The working title was French Home Cooking. The working reality was a manuscript that kept growing, kept deepening, kept refusing to be the simple, breezy introduction to French cuisine that publishers thought they were getting. Julia wasn't interested in simple and breezy. She wanted the book to actually work — to be so thorough, so precise, so carefully tested that any American home cook could open it and produce something magnificent.

Houghton Mifflin was first. They'd shown early interest, enough to string the project along for years. Then, in 1959, they passed. The manuscript, they said, was too long. Too complicated. Too expensive to produce. Too much of a gamble on an audience that probably wasn't there.

It was a verdict that arrived after years of work.
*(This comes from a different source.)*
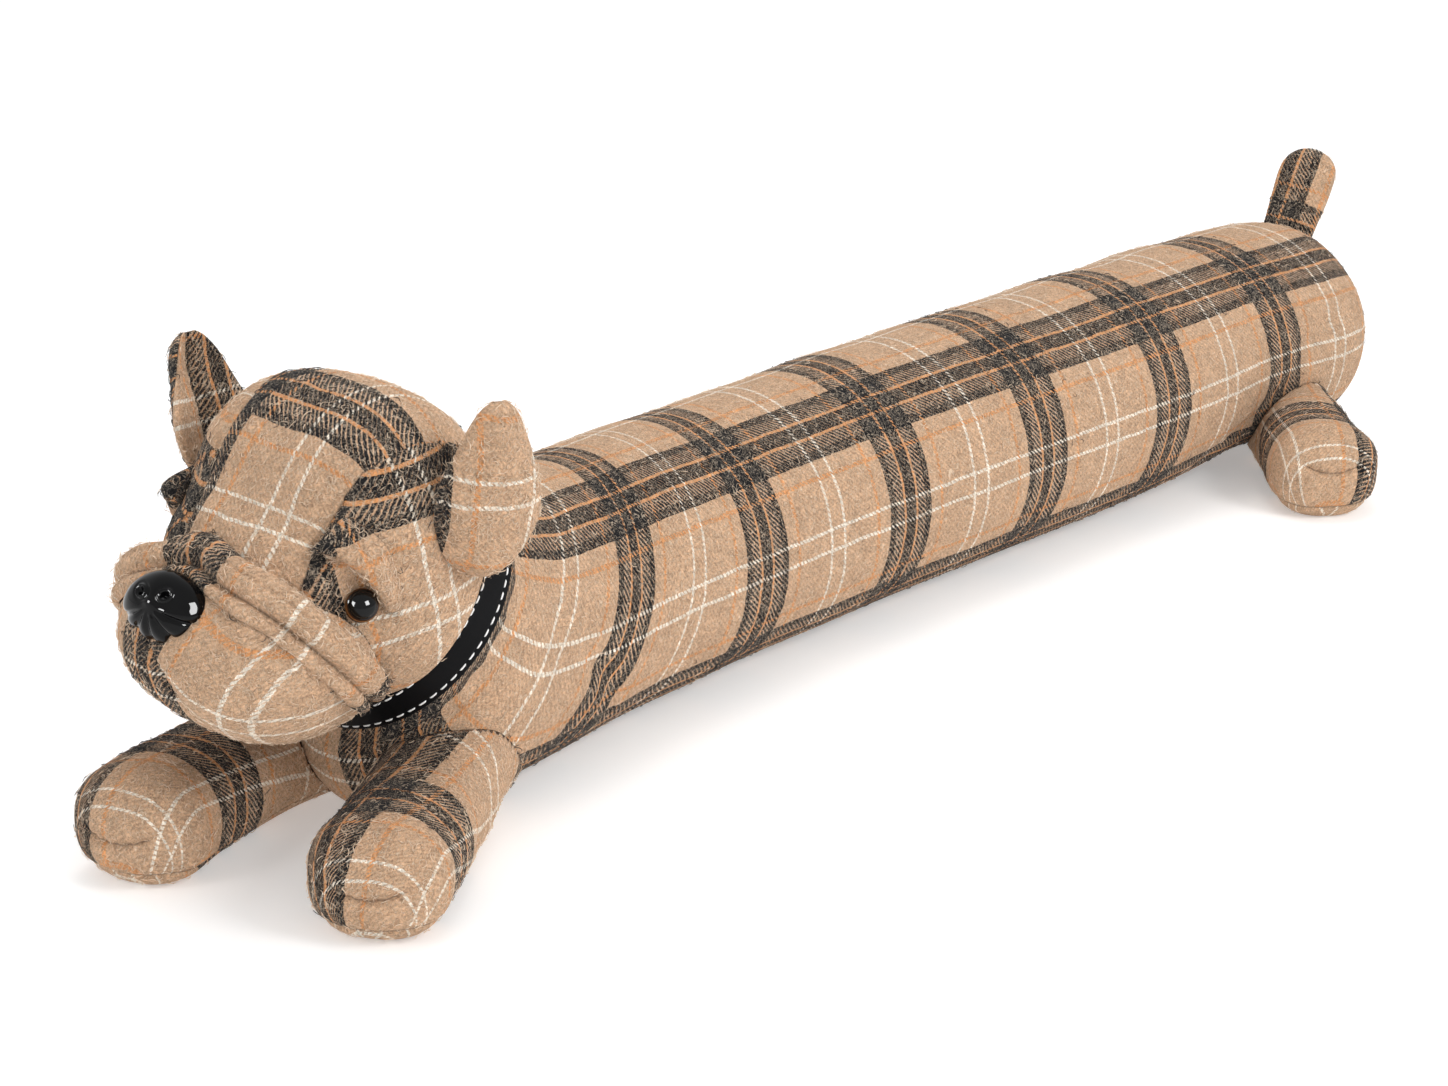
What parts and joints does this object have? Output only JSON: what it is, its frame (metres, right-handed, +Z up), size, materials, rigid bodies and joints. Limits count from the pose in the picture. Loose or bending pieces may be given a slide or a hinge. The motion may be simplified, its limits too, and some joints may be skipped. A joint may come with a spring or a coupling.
{
  "type": "draught excluder",
  "caption": "Stuffed tweed draught excluder in the shape of a lying bulldog, a long tube with head, ears, legs, tail and a stitched black collar.",
  "frame": {"origin": "centre of the footprint, on the floor", "axes": "+X from head to tail along the body, +Z up, the dog's left side towards -Y"},
  "size_m": [1.0156, 0.3162, 0.2299],
  "materials": {
    "tweed": "brushed wool-like checked tweed, beige with charcoal bands, cream and rust lines",
    "strap": "smooth black leatherette with white stitching",
    "nose": "glossy black moulding",
    "eyes": "glossy black domes with a brown ring"
  },
  "bodies": {
    "root": {"body": "tweed", "head": "tweed", "muzzle": "tweed", "lip": "tweed", "brow_left": "tweed", "brow_right": "tweed", "ear_left": "tweed", "ear_right": "tweed", "front_leg_left": "tweed", "front_leg_right": "tweed", "hind_leg_left": "tweed", "hind_leg_right": "tweed", "tail": "tweed", "nose": "nose", "eye_left": "eyes", "eye_right": "eyes", "collar": "strap"}
  },
  "joints": []
}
Julia was 47 years old.

Twelve Letters, One Door Left Open

What followed was a tour of American publishing's finest rejection suites. The manuscript made its rounds. Editors were polite. Editors were discouraging. Editors kept using the same language — too long, too niche, too risky — as though they were passing notes to each other.
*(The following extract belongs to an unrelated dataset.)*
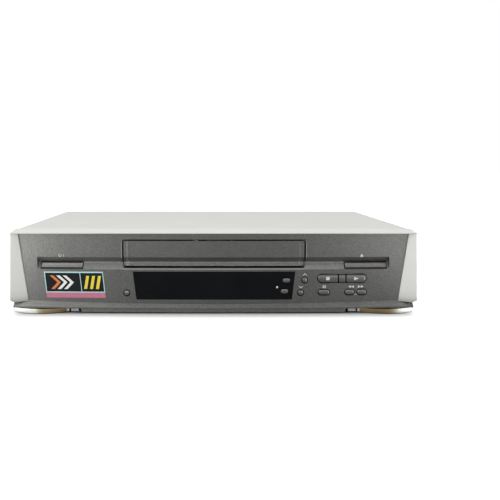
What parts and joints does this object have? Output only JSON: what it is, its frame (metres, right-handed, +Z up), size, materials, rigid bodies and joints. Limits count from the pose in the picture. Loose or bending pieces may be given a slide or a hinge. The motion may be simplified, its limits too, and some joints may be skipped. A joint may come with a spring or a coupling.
{
  "type": "video cassette recorder",
  "caption": "Low silver video cassette recorder with a dark face, flap over the cassette slot, display window, push buttons, boards and a tape deck with a tilted drum and reels.",
  "frame": {"origin": "middle of the footprint, on the table under the feet", "axes": "+X to the right seen from the front, -Y towards the front face, +Z up"},
  "size_m": [0.43, 0.289, 0.088],
  "materials": {
    "case_paint": "satin",
    "frame_plastic": "satin",
    "face_plastic": "satin",
    "button_plastic": "semi-gloss",
    "window_acrylic": "gloss",
    "tube_glass": "gloss",
    "label_film": "gloss",
    "foot_gold": "metallised",
    "rubber": "matt",
    "zinc_steel": "zinc plated",
    "bright_steel": "ground",
    "panel_paint": "matt",
    "black_plastic": "matt",
    "board_laminate": "satin",
    "component_blue": "sleeved",
    "transformer_iron": "varnished",
    "drum_alloy": "machined",
    "motor_green": "satin",
    "white_acetal": "satin"
  },
  "bodies": {
    "recorder": {"top_cover": "case_paint", "screws": "zinc_steel", "bottom_tray": "zinc_steel", "front_frame": "frame_plastic", "fascia": "face_plastic", "display_window": "window_acrylic", "display_tube": "tube_glass", "front_board": "board_laminate", "key_switches": "black_plastic", "button_spacer": "button_plastic", "front_label": "label_film", "front_feet": "foot_gold", "rubber_feet": "rubber", "rear_panel": "panel_paint", "scart_sockets": "black_plastic", "aerial_sockets": "bright_steel", "mains_inlet": "black_plastic", "main_board": "board_laminate", "board_components": "component_blue", "transformer": "transformer_iron", "heat_sink": "drum_alloy", "tuner_box": "zinc_steel", "deck_chassis": "zinc_steel", "lower_drum": "drum_alloy", "drum_motor": "motor_green", "capstan_motor": "motor_green", "drive_belt": "rubber", "loading_motor": "bright_steel", "erase_head": "bright_steel", "audio_head": "bright_steel", "carriage_frame": "zinc_steel"},
    "cassette_door": {"cassette_door": "face_plastic"},
    "power_button": {"power_button": "button_plastic"},
    "eject_button": {"eject_button": "button_plastic"},
    "stop_button": {"stop_button": "button_plastic"},
    "play_button": {"play_button": "button_plastic"},
    "pause_button": {"pause_button": "button_plastic"},
    "rewind_button": {"rewind_button": "button_plastic"},
    "forward_button": {"forward_button": "button_plastic"},
    "channel_up_button": {"channel_up_button": "button_plastic"},
    "channel_down_button": {"channel_down_button": "button_plastic"},
    "timer_button": {"timer_button": "button_plastic"},
    "record_button": {"record_button": "button_plastic"},
    "link_button": {"link_button": "button_plastic"},
    "upper_drum": {"upper_drum": "drum_alloy"},
    "capstan": {"capstan": "bright_steel"},
    "pinch_arm": {"pinch_arm": "zinc_steel"},
    "pinch_roller": {"pinch_roller": "rubber"},
    "supply_reel": {"supply_reel": "white_acetal"},
    "take_up_reel": {"take_up_reel": "white_acetal"},
    "idler_arm": {"idler_arm": "zinc_steel"},
    "idler_wheel": {"idler_wheel": "rubber"},
    "clutch_pulley": {"clutch_pulley": "white_acetal"},
    "motor_pinion": {"motor_pinion": "white_acetal"},
    "cam_gear": {"cam_gear": "white_acetal"},
    "supply_guide": {"supply_guide": "bright_steel"},
    "take_up_guide": {"take_up_guide": "bright_steel"},
    "tension_arm": {"tension_arm": "zinc_steel"},
    "cassette_holder": {"cassette_holder": "zinc_steel"},
    "carriage": {"carriage": "black_plastic"}
  },
  "joints": [
    {"name": "door_swing", "type": "hinge", "parent": "recorder", "child": "cassette_door", "pos_m": [0.0006, -0.1384, 0.0805], "axis": [1, 0, 0], "range_deg": [0, 90], "stiffness_Nm_per_rad": 0.003, "springref_deg": -17.19},
    {"name": "power_press", "type": "slide", "parent": "recorder", "child": "power_button", "axis": [0, 1, 0], "range_m": [0, 0.0008], "stiffness_N_per_m": 400, "springref_m": -0.0005},
    {"name": "eject_press", "type": "slide", "parent": "recorder", "child": "eject_button", "axis": [0, 1, 0], "range_m": [0, 0.0008], "stiffness_N_per_m": 400, "springref_m": -0.0005},
    {"name": "stop_press", "type": "slide", "parent": "recorder", "child": "stop_button", "axis": [0, 1, 0], "range_m": [0, 0.0008], "stiffness_N_per_m": 400, "springref_m": -0.0005},
    {"name": "play_press", "type": "slide", "parent": "recorder", "child": "play_button", "axis": [0, 1, 0], "range_m": [0, 0.0008], "stiffness_N_per_m": 400, "springref_m": -0.0005},
    {"name": "pause_press", "type": "slide", "parent": "recorder", "child": "pause_button", "axis": [0, 1, 0], "range_m": [0, 0.0008], "stiffness_N_per_m": 400, "springref_m": -0.0005},
    {"name": "rewind_press", "type": "slide", "parent": "recorder", "child": "rewind_button", "axis": [0, 1, 0], "range_m": [0, 0.0008], "stiffness_N_per_m": 400, "springref_m": -0.0005},
    {"name": "forward_press", "type": "slide", "parent": "recorder", "child": "forward_button", "axis": [0, 1, 0], "range_m": [0, 0.0008], "stiffness_N_per_m": 400, "springref_m": -0.0005},
    {"name": "channel_up_press", "type": "slide", "parent": "recorder", "child": "channel_up_button", "axis": [0, 1, 0], "range_m": [0, 0.0008], "stiffness_N_per_m": 400, "springref_m": -0.0005},
    {"name": "channel_down_press", "type": "slide", "parent": "recorder", "child": "channel_down_button", "axis": [0, 1, 0], "range_m": [0, 0.0008], "stiffness_N_per_m": 400, "springref_m": -0.0005},
    {"name": "timer_press", "type": "slide", "parent": "recorder", "child": "timer_button", "axis": [0, 1, 0], "range_m": [0, 0.0008], "stiffness_N_per_m": 400, "springref_m": -0.0005},
    {"name": "record_press", "type": "slide", "parent": "recorder", "child": "record_button", "axis": [0, 1, 0], "range_m": [0, 0.0008], "stiffness_N_per_m": 400, "springref_m": -0.0005},
    {"name": "link_press", "type": "slide", "parent": "recorder", "child": "link_button", "axis": [0, 1, 0], "range_m": [0, 0.0008], "stiffness_N_per_m": 400, "springref_m": -0.0005},
    {"name": "carriage_slide", "type": "slide", "parent": "recorder", "child": "carriage", "axis": [0, 1, 0], "range_m": [0, 0.069]},
    {"name": "holder_drop", "type": "slide", "parent": "carriage", "child": "cassette_holder", "axis": [0, 0, -1], "range_m": [0, 0.016]},
    {"name": "drum_spin", "type": "hinge", "parent": "recorder", "child": "upper_drum", "pos_m": [0.0006, 0.06, 0.0272], "axis": [0.0872, 0, 0.9962], "continuous": true},
    {"name": "capstan_spin", "type": "hinge", "parent": "recorder", "child": "capstan", "pos_m": [0.0666, 0.024, 0.0272], "axis": [0, 0, 1], "continuous": true},
    {"name": "clutch_spin", "type": "hinge", "parent": "recorder", "child": "clutch_pulley", "pos_m": [0.0006, -0.028, 0.0272], "axis": [0, 0, 1], "continuous": true},
    {"name": "idler_swing", "type": "hinge", "parent": "recorder", "child": "idler_arm", "pos_m": [0.0006, -0.028, 0.033], "axis": [0, 0, 1], "range_deg": [-20, 20]},
    {"name": "idler_spin", "type": "hinge", "parent": "idler_arm", "child": "idler_wheel", "pos_m": [0.0006, -0.052, 0.03], "axis": [0, 0, 1], "continuous": true},
    {"name": "supply_reel_spin", "type": "hinge", "parent": "recorder", "child": "supply_reel", "pos_m": [-0.0454, -0.042, 0.03], "axis": [0, 0, 1], "continuous": true},
    {"name": "take_up_reel_spin", "type": "hinge", "parent": "recorder", "child": "take_up_reel", "pos_m": [0.0466, -0.042, 0.03], "axis": [0, 0, 1], "continuous": true},
    {"name": "pinch_swing", "type": "hinge", "parent": "recorder", "child": "pinch_arm", "pos_m": [0.0886, 0.04, 0.053], "axis": [0, 0, 1], "range_deg": [0, 14.5]},
    {"name": "pinch_roller_spin", "type": "hinge", "parent": "pinch_arm", "child": "pinch_roller", "pos_m": [0.06723, 0.03623, 0.046], "axis": [0, 0, 1], "continuous": true},
    {"name": "cam_turn", "type": "hinge", "parent": "recorder", "child": "cam_gear", "pos_m": [-0.0794, 0.064, 0.048], "axis": [0, 0, 1], "range_deg": [0, 270]},
    {"name": "pinion_turn", "type": "hinge", "parent": "recorder", "child": "motor_pinion", "pos_m": [-0.0673, 0.08496, 0.048], "axis": [0, 0, 1], "continuous": true},
    {"name": "supply_guide_travel", "type": "hinge", "parent": "recorder", "child": "supply_guide", "pos_m": [0.0006, 0.06, 0.0272], "axis": [0, 0, 1], "range_deg": [-70, 0]},
    {"name": "take_up_guide_travel", "type": "hinge", "parent": "recorder", "child": "take_up_guide", "pos_m": [0.0006, 0.06, 0.0272], "axis": [0, 0, 1], "range_deg": [0, 70]},
    {"name": "tension_swing", "type": "hinge", "parent": "recorder", "child": "tension_arm", "pos_m": [-0.0834, 0.03, 0.03], "axis": [0, 0, 1], "range_deg": [-8, 12], "stiffness_Nm_per_rad": 0.01, "springref_deg": 5.73}
  ],
  "couplings": [
    {"joint": "clutch_spin", "follows": "capstan_spin", "ratio": 0.46154},
    {"joint": "idler_spin", "follows": "capstan_spin", "ratio": -0.31978},
    {"joint": "pinion_turn", "follows": "cam_turn", "ratio": -3},
    {"joint": "supply_guide_travel", "follows": "cam_turn", "ratio": -0.25926},
    {"joint": "take_up_guide_travel", "follows": "cam_turn", "ratio": 0.25926}
  ]
}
The book that would go on to sell millions of copies, inspire a generation of American cooks, and eventually become the subject of a major Hollywood film was, at this point, an unwanted thing. A liability. A passion project from a woman with no credentials, no platform, and no reason, by any industry logic, to expect success.

Julia kept going. This is the part of the story that gets glossed over in favor of the triumphant ending, but it's the most important part. She didn't pivot. She didn't simplify the manuscript to make it more palatable to nervous editors. She kept testing recipes. She kept arguing for the book's integrity. She kept writing letters.
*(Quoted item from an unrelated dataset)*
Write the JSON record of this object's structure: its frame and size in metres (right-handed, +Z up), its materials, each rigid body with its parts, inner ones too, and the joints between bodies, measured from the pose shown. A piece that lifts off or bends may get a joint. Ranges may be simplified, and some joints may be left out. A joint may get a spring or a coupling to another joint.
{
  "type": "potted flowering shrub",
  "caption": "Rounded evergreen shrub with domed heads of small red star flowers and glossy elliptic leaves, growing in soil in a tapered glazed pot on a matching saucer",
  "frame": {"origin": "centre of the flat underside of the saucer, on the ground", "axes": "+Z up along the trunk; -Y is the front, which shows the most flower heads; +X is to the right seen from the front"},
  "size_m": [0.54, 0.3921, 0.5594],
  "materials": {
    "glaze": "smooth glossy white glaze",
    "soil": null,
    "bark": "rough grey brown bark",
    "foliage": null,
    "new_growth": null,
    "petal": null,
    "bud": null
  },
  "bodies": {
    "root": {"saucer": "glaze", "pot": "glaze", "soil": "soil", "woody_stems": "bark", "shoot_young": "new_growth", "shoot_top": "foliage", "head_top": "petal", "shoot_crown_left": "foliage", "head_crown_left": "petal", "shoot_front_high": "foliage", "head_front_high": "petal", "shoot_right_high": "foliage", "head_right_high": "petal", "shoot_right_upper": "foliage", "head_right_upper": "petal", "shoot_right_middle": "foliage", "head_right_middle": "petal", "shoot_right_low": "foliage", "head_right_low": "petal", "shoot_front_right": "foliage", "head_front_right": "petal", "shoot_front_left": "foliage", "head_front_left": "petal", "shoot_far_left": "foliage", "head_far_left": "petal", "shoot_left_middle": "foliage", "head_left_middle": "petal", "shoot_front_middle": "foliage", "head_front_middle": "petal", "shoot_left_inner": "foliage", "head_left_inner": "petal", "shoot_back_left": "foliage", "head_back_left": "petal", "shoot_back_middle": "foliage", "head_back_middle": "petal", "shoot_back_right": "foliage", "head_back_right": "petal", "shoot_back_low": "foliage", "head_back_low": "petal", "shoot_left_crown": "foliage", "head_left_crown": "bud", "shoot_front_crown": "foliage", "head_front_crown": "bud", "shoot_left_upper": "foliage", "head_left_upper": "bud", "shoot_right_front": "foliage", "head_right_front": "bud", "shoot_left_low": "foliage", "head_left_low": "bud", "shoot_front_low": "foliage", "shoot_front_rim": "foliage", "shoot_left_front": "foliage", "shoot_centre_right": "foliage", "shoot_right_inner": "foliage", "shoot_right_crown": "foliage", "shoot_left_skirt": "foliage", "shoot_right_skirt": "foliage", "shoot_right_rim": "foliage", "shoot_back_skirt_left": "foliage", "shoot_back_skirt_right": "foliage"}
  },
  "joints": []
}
Then a junior editor at Alfred A. Knopf named Judith Jones read the manuscript. Jones had recently championed the American publication of Anne Frank's diary. She recognized something in Julia's work that the other editors had missed: not a niche cookbook, but a fundamental reimagining of how Americans could relate to food. She pushed hard internally. Knopf said yes.

The Jailbreak

Mastering the Art of French Cooking was published in October 1961. Julia Child was 49 years old. She had no cooking show, no social media following, no celebrity profile. She had a 726-page book and a decade of stubbornness behind it.

The book sold out its first print run almost immediately. Craig Claiborne reviewed it in the New York Times and called it "the most comprehensive, laudable and monumental work on [French cuisine] to appear in English." A Boston public television appearance to promote the book went so well that the station offered her a show. The French Chef debuted in 1963 and ran for ten years.

What Julia did — what the heist actually accomplished — wasn't just to sell cookbooks. She democratized an entire culinary tradition that Americans had been told was too complicated, too foreign, too elite for their kitchens. She made French cooking feel like something you could try on a Tuesday night in Ohio. She gave Americans permission to take food seriously.

The Credential She Never Had

Julia Child never held a professional culinary degree. She never ran a restaurant. By every formal measure, she was not qualified to write the book she wrote.

She wrote it anyway. For ten years, against twelve rejections, past every sensible reason to stop, she wrote it and rewrote it and tested it and defended it.

The gatekeepers were wrong. The audience was there all along. And the woman they'd turned away — too old, too unknown, too ambitious — turned out to be exactly the person American food had been waiting for.

Some heists take ten minutes. Some take ten years. The good ones are always worth the wait.